PROVIDED DATA
# # # #

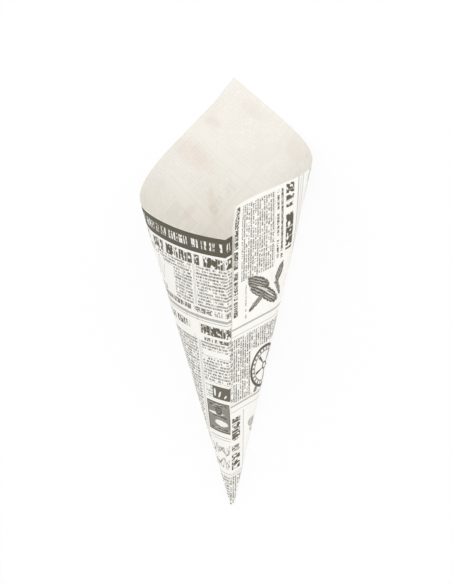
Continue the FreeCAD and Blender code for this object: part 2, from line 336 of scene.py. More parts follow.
class Tree:
    """A node tree that is put together in short calls."""

    def __init__(self, tree):
        self.tree = tree

    @classmethod
    def group(cls, name, kind, inputs, outputs):
        """A node group with named sockets: inputs are (name, type, default), outputs are (name, type)."""
        tree = bpy.data.node_groups.new(name, kind)
        for label, socket_type, default in inputs:
            socket = tree.interface.new_socket(name=label, in_out="INPUT", socket_type=socket_type)
            if default is not None:
                socket.default_value = default
        for label, socket_type in outputs:
            tree.interface.new_socket(name=label, in_out="OUTPUT", socket_type=socket_type)
        made = cls(tree)
        made.source = tree.nodes.new("NodeGroupInput").outputs
        made.result = tree.nodes.new("NodeGroupOutput").inputs
        return made

    def feed(self, socket, value):
        if isinstance(value, bpy.types.NodeSocket):
            self.tree.links.new(value, socket)
        elif value is not None:
            socket.default_value = value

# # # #

STATED PROBLEM
Write out all the lines again, exactly as they are.

TASK RESULT
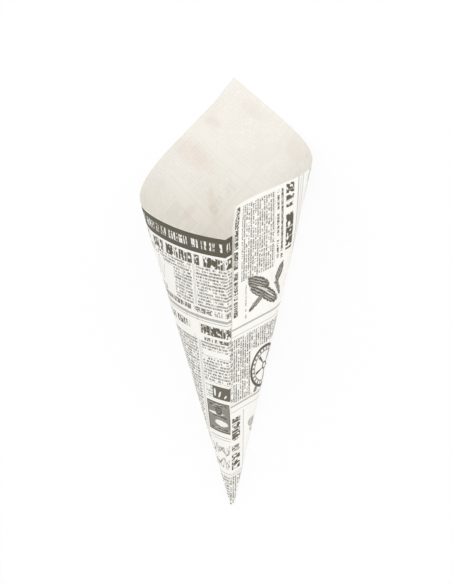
Continue the FreeCAD and Blender code for this object: part 2, from line 336 of scene.py. More parts follow.
class Tree:
    """A node tree that is put together in short calls."""

    def __init__(self, tree):
        self.tree = tree

    @classmethod
    def group(cls, name, kind, inputs, outputs):
        """A node group with named sockets: inputs are (name, type, default), outputs are (name, type)."""
        tree = bpy.data.node_groups.new(name, kind)
        for label, socket_type, default in inputs:
            socket = tree.interface.new_socket(name=label, in_out="INPUT", socket_type=socket_type)
            if default is not None:
                socket.default_value = default
        for label, socket_type in outputs:
            tree.interface.new_socket(name=label, in_out="OUTPUT", socket_type=socket_type)
        made = cls(tree)
        made.source = tree.nodes.new("NodeGroupInput").outputs
        made.result = tree.nodes.new("NodeGroupOutput").inputs
        return made

    def feed(self, socket, value):
        if isinstance(value, bpy.types.NodeSocket):
            self.tree.links.new(value, socket)
        elif value is not None:
            socket.default_value = value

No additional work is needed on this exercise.